Hospital in Shelby in ‘dire need’ of more staff
Daily Inter Lake | March 31, 2020 1:00 AM
Toole County is experiencing an increase in positive coronavirus cases and on Monday reported two fatalities from the virus, prompting the Montana Nurses Association to put out an urgent call for any available nurses and other health-care professionals to assist staff at the Marias Medical Center in Shelby.
According to a post on the Nurses Association’s Facebook page, “MNA has been notified that Marias Medical Center is in dire need of RNs, LPNs, and CNAs.”
As of Monday morning, Toole County, which has a total population of about 4,900, had six confirmed positive coronavirus cases, with two of those resulting in recent deaths.
On March 26, Marias Medical Center officials posted on social media, stating that Marias Heritage Center — an assisted-living facility based in Shelby — learned “one of the residents of the facility, who was not currently in the building, has tested positive for COVID-19. Once we became aware of this situation, we immediately took action to further protect residents and employees.”
This post was followed shortly with another, stating “additional COVID-19 cases have been confirmed positive, and includes employees of the Marias Heritage Centerfacility. This situation also exposed others to COVID-19 and, as such, we expect that there could be other positives.”
None of the press releases thus far have provided information on Toole County’s two fatalities.
However, the Cut Bank Pioneer Press reported Sunday that an elderly woman had passed away at the Northern Rockies Medical Center in Cut Bank on Saturday after testing positive for coronavirus last week. The family of the woman offered a statement in the article thanking the center’s staff who “went above and beyond” and “fearlessly cared” for her. They also thanked the staff at the Marias Heritage Center, which according to the Marias Medical Center’s website, houses over 30 retired individuals.
At this time, it is unclear whether there is evidence of additional coronavirus spread in the assisted-living facility. But the Toole County Health Department sent out a somewhat somber press release Monday morning, urging residents to consider having conversations with their loved ones about how to proceed with end-of-life care in the event the medical emergency escalates.
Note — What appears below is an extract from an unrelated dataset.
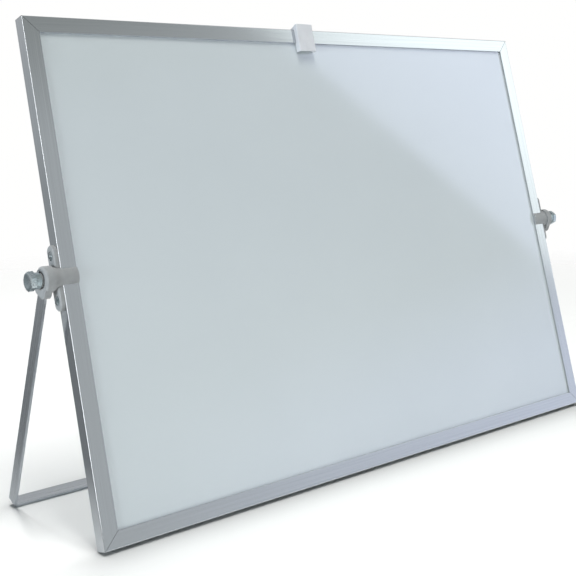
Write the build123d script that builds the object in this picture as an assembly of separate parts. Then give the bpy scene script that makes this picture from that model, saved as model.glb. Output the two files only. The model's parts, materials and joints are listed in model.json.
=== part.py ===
from build123d import *
from build123d.topology import SkipClean
from math import acos, atan2, cos, degrees, hypot, radians, sin, tan
import os

# Reversible desk whiteboard on a swinging U stand. Millimetres: X runs along the board,
# +Y is the back and +Z is up. The origin is on the desk under the middle of the easel.
# Each piece is drawn about the pivot line, with the board upright and the stand hanging
# straight down, and is then leaned into its place.

# Board
board_width = 420.0
board_height = 300.0
board_lean = 16.0              # degrees back from upright

# Frame extrusion: a closed chamber along the outside and a channel for the panel inside
rail_face = 9.5                # outer edge to inner lip
rail_thickness = 9.2           # front face to back face
rail_wall = 1.1
rail_lip = 1.3
chamber_width = 4.1
web_thickness = 0.8
rail_edge_radius = 0.6

# Corner keys, one inside each mitred corner
key_leg = 24.0
key_clearance = 0.1
key_notch_pitch = 4.5
key_notch_count = 3
key_notch_depth = 0.5
key_tip = 1.2

# Panel: two lacquered steel sheets bonded to a board core
sheet_thickness = 0.3
panel_clearance = 0.3          # to the bottom of the channel
writing_margin = 0.5           # writing area to the lips, and to the clip

# Pivot bolt, M6
bolt_radius = 3.0
bolt_length = 18.0             # under the head
bolt_tip_chamfer = 0.6
hex_flats = 10.0
head_height = 4.0
head_chamfer = 0.2
washer_face_height = 0.5
washer_face_radius = 4.6
nut_height = 3.2
thread_clearance = 0.05
bolt_clearance = 0.3

# Washers under the bolt head
washer_radius = 4.6
washer_bore_clearance = 0.2
flat_washer_thickness = 1.2
spring_washer_thickness = 1.6
spring_washer_gap = 0.7
spring_washer_slant = 25.0     # degrees

# Frame bracket: a plate on the side of the stile and a barrel that straddles it
barrel_radius = 6.5
barrel_reach = 4.45            # beyond the side of the frame
plate_length = 37.0
plate_width = 8.0
plate_thickness = 2.8
plate_edge = 0.7               # chamfer
pocket_clearance = 0.1
pocket_depth = 3.3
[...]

“The scary thing with this virus is that it knows no limitations,” the press release states. “That is why it is important to know all family members’ wishes.”
Health department officials also called for local residents to stay in quarantine if they have been asked to do so and to “please take it seriously.” The notice then touched on the hyper-rural nature of Toole County and said the health department will be “working diligently with Pondera County, Glacier County and Liberty County Health Departments to work on all public health matters.”
Mellody Sharpton, spokesperson for Kalispell Regional Healthcare, said in an email the hospital has been having daily discussions with Shelby leaders to compare, coordinate and share COVID-19 related work and activities.
“Our experts, such as our Infectious Disease physician, have provided assistance and in our daily discussions there are a number of strategies that we are currently working through with Shelby leadership,” Sharpton wrote.
Sharpton said currently Kalispell Regional has not requested staff to go to the Shelby or Cut Bank areas to assist with medical care.
AS THE coronavirus continues to spread throughout the United States, officials are turning their attention to how rural and hyper-rural hospitals are handling the outbreak. Typically, these facilities already face staff and resource shortages — a difficult reality that is only exacerbated by major medical events such as the coronavirus pandemic.
According to the Rural Health Information Hub, Montana is home to 58 rural health clinics. Assuring these clinics and other rural facilities receive sufficient supplies has been a focus among Montana officials including Gov. Steve Bullock.
CBS News reported Monday that Bullock is one of several governors who recently urged President Donald Trump to ensure a sufficient amount of medical supplies and coronavirus testing kits are delivered to rural states like Montana. CBS cited a phone call recording in which Bullock said the federal government has canceled several supply orders that were in place for Montana.
Bullock also warned “we’re going to have some real problems” across smaller rural states if they cannot soon obtain the necessary testing equipment for battling the coronavirus outbreak.
Other state leaders, including Sen. Jon Tester, D-Mont., have called for the prioritization of rural hospitals and clinics.
“Our rural providers need your immediate assistance,” Tester wrote to the federal Department of Health and Human Services, along with 40 other Senate colleagues. “Congress has provided you with the funding and flexibility. Now it is up to the Administration to respond with rapid action to sustain rural providers. Any unnecessary delay will only worsen this situation. Therefore, we request you make the financial relief of rural hospitals a priority. Rural hospitals need access to financial resources immediately and in the most streamlined manner.”